# Building a flat bar, steel roadish bike. Advice?



## Agwan (Feb 18, 2011)

My girlfriend has been riding hand me down frankenbikes for the last 3 years, and we both decided it was finally time she get a brand new bike that is exactly what she wants. After much shopping and research she has decided on a Soma Double Cross Disc, Black, flat bar, 1x10 with as much shiny polished parts as is possible.

This is the first NEW bike she will be getting. It's also the first bike that will be sized specifically for her. I've got a lot of experience sizing, but so much of it has been for males. I really want to make sure that this bike is going to satisfy her in every way.

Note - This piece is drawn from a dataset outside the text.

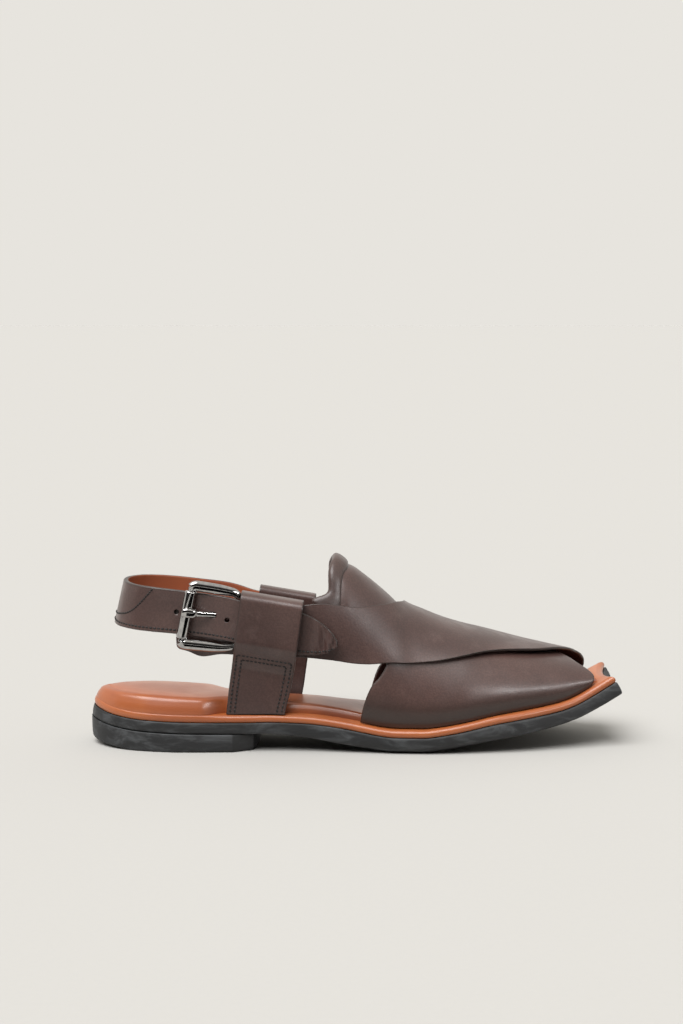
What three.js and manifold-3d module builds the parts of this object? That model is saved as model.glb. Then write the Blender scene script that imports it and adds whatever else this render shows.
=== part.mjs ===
// A right peshawari chappal: two crossed leather bands on a flat tan footbed, a rubber sole with
// a low heel and a notched toe, and a buckled strap round the heel.
// Millimetres, +X to the toe, +Y to the medial side, +Z up. While the pieces are worked out,
// X is 0 at the back of the heel and Z is 0 on the floor.
import * as THREE from "three";
import { mergeVertices } from "three/addons/utils/BufferGeometryUtils.js";
import Module from "manifold-3d";

// Driving dimensions
const SOLE_LENGTH = 299;
const BALL_WIDTH = 97;
const INSTEP_HEIGHT = 105;
const HEEL_HEIGHT = 10;
const TOE_SPRING = 29;
const OUTSOLE_THICKNESS = 6.2;
const OUTSOLE_BALL_EXTRA = 1.2;
const RIM_THICKNESS = 4;
const RIM_ROUNDING = 1.1;
const TOE_NOTCH = 3.6;
const HEEL_ROUNDING = 51;
const BREAST_CORNER = 81;
const BREAST_DEPTH = 15;
const FOOTBED_HEEL_THICKNESS = 9.5;
const FOOTBED_FRONT_THICKNESS = 2.4;
const FOOTBED_DOME = 0.8;
const FOOTBED_SIDE_INSET = 8;
const FOOTBED_FRONT_INSET = 9.6;
const FOOTBED_HEEL_INSET = 0.9;
const FOOTBED_TOE_INSET = 7;
const BAND_THICKNESS = 2;
const BAND_OVERLAP = 0.6;
const EDGE_LIFT = 1.5;
const TUCK_IN = 3;
const TUCK_HEIGHT = 12;
const FAR_TAIL_DROP = 0.035;
const FAR_FOOT_SHIFT = 6;
const FAR_THROAT_SHIFT = 3;
const TONGUE_THICKNESS = 2;
const COLLAR_WIDTH = 8.6;
const COLLAR_THICKNESS = 5.2;
const COLLAR_CREST_SHIFT = 4.4;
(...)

We're building from the frame up, so we have a lot of freedom when it comes to how it's spec'ed.

It's an all over town commuter, about 38mm tires. some long MUP rides, nothing competitive. just a comfortable, fast feeling commuter.

With all that in mind, is there anything we should keep in mind that I might not be considering, that will effect her getting a good fit/having a good experience/handling in general?

I'm sorry if this thread seems silly. I just want to make sure this bike will be something she's happy on for a long time.


----------



## il sogno (Jul 15, 2002)

Check to see that the stem is not too long. 

Personally, I like tilting my saddle down a smidge (-5 degrees).


----------



## robt57 (Jul 23, 2011)

Just a note: hybrid flat bar bikes have longer top tubes than road drop bar geom.
This may well play into the shorter top tube for WSD type geom. All I know is when I picked up a WSD Trek geom bike for my wife, she loved it. And I thought I had her dialed well on the Traiter Ruben pretty well. Ruben sold, WSD for 3 seasons now. Maybe not the best analogy considering the truck like wheelbase on the stell CX as compared to the Madone...

Main point being flat bars are a lot closer than hoods on road bars...


----------